ST. LOUIS While casinos are often touted as
a boon for jobs and tax revenue, residents and legislators in local
communities and states should carefully sift through the perceived
economic benefits, said an economist at the Federal Reserve Bank
of St. Louis.
The economist is Thomas Garrett, who reviewed the economic issues
associated with casinos for the Winter 2002-03 issue of Bridges,
a quarterly newsletter published by the St.
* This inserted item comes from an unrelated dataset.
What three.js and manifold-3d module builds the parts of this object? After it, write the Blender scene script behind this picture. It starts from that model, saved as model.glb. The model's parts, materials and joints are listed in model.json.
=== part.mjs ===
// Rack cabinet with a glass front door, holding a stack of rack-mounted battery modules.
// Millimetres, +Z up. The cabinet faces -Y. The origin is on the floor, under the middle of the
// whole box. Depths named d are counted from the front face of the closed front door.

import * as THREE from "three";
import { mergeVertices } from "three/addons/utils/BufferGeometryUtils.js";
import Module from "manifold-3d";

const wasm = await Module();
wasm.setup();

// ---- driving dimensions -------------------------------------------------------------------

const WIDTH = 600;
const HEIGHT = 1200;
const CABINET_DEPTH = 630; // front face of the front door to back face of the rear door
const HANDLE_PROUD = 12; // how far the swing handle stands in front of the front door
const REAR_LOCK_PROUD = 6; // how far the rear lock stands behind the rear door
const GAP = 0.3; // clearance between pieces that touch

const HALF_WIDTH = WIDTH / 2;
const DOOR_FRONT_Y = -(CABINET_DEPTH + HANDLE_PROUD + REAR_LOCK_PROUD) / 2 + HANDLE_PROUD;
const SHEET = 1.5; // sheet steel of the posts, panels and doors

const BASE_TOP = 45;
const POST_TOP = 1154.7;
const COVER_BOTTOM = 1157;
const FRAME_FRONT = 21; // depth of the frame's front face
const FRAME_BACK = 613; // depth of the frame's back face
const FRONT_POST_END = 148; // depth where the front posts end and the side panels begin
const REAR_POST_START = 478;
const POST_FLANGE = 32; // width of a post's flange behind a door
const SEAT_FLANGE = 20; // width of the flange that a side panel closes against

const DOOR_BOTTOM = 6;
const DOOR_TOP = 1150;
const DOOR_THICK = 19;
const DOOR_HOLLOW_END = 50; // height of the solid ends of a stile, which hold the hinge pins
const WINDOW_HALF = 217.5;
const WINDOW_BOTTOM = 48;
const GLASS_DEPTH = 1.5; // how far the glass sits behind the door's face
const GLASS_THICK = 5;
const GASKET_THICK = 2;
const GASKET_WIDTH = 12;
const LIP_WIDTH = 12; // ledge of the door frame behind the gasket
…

Louis Fed's Community
Affairs Office that reviews regional community development issues,
projects and regulatory changes.
In the past two decades, casinos have become a major industry in
the United States, with 30 states having legalized casino gambling.
Many states have approved casino gambling because they believe it
will enhance economic growthspecifically, increased employment,
greater tax revenues for state and local governments and greater
local retail sales.
Garrett analyzed the three issues:
- Employment. "Because the local unemployment rate
sometimes drops after the casino opens, it's assumed that the
casino helped," says Garrett. "The real issue, however,
is that changes in local unemployment should be compared with
statewide unemployment changes, as well as changes in population
and local business conditions. Another key question local residents
should consider is whether the workforce for the new casino will
come from their area. In relatively urban areas, for example,
there may be enough skilled workers to fill those jobs. In a rural
area, on the other hand, that labor may come from somewhere else,
leaving the unemployment rate for the local population unchanged."
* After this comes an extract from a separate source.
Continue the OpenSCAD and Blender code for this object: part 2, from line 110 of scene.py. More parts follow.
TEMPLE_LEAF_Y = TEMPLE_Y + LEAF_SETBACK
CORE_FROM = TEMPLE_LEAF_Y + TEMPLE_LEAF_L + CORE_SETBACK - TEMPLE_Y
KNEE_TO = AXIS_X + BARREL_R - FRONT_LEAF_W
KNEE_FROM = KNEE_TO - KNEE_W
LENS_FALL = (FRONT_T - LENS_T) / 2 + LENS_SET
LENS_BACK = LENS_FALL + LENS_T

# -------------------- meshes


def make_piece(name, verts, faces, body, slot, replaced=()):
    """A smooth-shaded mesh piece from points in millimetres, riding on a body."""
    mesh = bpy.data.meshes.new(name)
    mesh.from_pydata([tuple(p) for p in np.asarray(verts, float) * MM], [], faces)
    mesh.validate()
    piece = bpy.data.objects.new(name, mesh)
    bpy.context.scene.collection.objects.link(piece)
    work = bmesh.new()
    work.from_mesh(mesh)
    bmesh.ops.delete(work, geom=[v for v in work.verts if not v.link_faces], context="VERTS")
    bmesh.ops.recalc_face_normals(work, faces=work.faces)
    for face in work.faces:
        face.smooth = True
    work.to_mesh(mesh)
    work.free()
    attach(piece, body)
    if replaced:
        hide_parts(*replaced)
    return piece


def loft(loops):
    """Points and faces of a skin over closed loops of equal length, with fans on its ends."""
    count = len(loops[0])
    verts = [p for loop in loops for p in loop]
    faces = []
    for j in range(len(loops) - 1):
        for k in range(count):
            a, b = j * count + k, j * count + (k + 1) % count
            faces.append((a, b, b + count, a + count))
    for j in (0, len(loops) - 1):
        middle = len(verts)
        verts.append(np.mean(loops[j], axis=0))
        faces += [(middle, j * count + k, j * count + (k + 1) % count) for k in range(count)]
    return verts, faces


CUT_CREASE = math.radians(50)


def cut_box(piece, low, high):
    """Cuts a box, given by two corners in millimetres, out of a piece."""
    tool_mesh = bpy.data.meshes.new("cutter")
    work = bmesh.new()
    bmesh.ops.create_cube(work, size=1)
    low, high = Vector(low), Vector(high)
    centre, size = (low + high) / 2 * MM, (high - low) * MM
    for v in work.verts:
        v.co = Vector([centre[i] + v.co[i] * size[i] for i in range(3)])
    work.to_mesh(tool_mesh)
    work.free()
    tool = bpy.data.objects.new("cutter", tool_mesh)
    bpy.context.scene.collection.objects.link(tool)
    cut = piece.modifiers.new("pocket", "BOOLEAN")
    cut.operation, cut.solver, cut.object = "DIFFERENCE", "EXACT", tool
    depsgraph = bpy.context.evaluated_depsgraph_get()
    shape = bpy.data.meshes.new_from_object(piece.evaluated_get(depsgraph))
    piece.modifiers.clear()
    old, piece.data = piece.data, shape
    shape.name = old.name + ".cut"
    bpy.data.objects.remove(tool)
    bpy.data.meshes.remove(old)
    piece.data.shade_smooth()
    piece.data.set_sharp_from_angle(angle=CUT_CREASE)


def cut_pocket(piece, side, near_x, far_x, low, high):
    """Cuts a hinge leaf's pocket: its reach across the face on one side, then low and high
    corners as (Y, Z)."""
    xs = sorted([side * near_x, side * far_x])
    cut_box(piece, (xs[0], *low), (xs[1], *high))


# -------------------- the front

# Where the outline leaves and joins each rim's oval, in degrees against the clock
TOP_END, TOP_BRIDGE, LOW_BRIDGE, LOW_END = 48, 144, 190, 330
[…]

- Tax Revenue. Proponents of casinos, and state and local
governments, promote taxes on casinos as a revenue benefit. Garrett
said this revenue is not "new" money, because taxes
result in a transfer of income from one group to anotherin
this case, from casino owners to state and local governments.
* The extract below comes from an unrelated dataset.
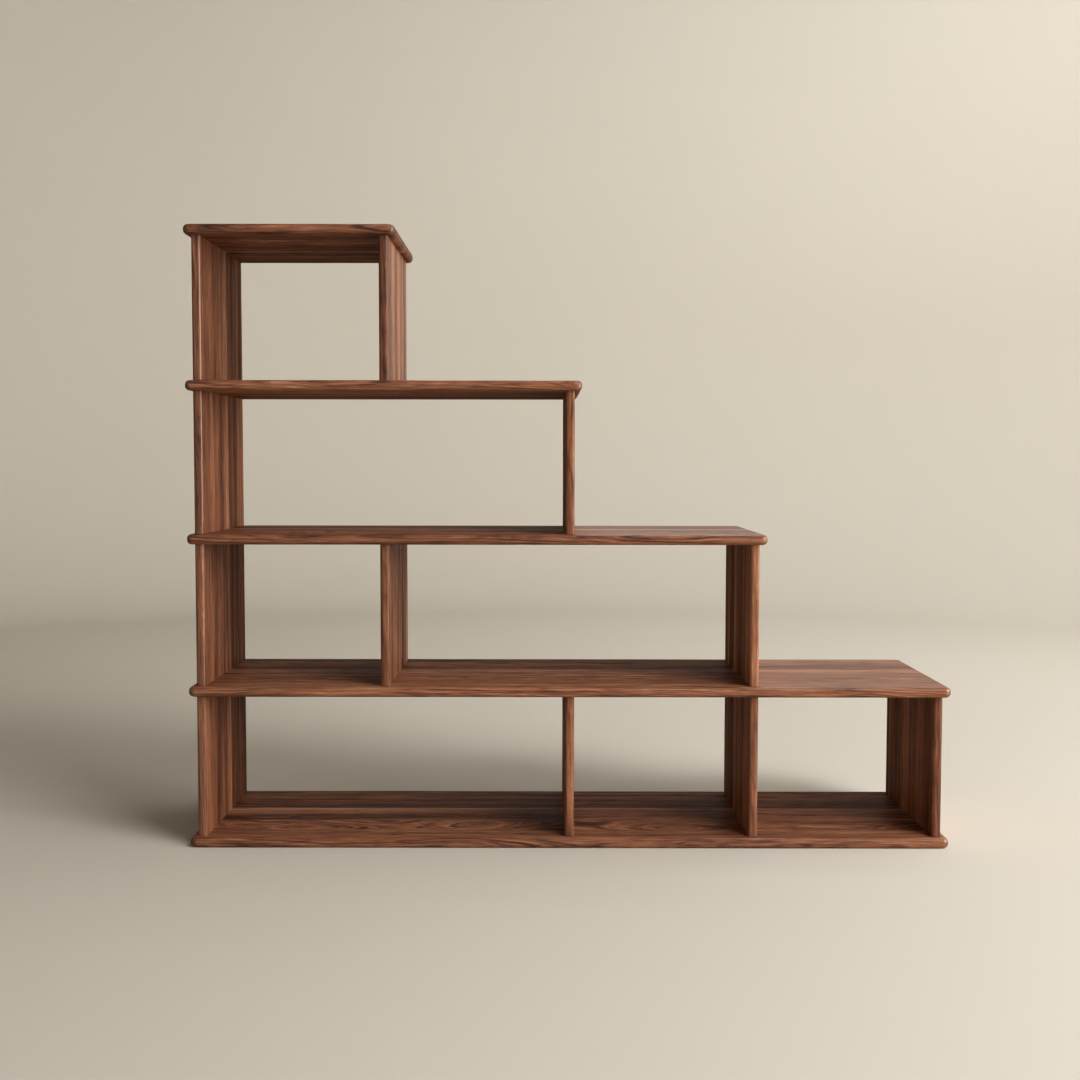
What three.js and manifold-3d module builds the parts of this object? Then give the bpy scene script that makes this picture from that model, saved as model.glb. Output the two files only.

In addition, many states have declared that casinos' tax revenues
be earmarked for certain programs, such as public education. Contrary
to popular belief, however, those additional revenues don't necessarily
translate into increased spending for the schools. "Let's
say the casinos generate $100 million a year for taxes,"
he said. "Therefore, you'd expect total spending on education
to increase by $100 million, but state legislators can simply
reduce the total amount of funds budgeted for education by $100
million and use the funds elsewhere." Although he said this
"swapping" of casino revenues hasn't been tested, studies
of the same issue regarding lotteries have shown that state spending
on education has not increased beyond an expected trend level.
- Retail Sales. Garrett said that the "substitution"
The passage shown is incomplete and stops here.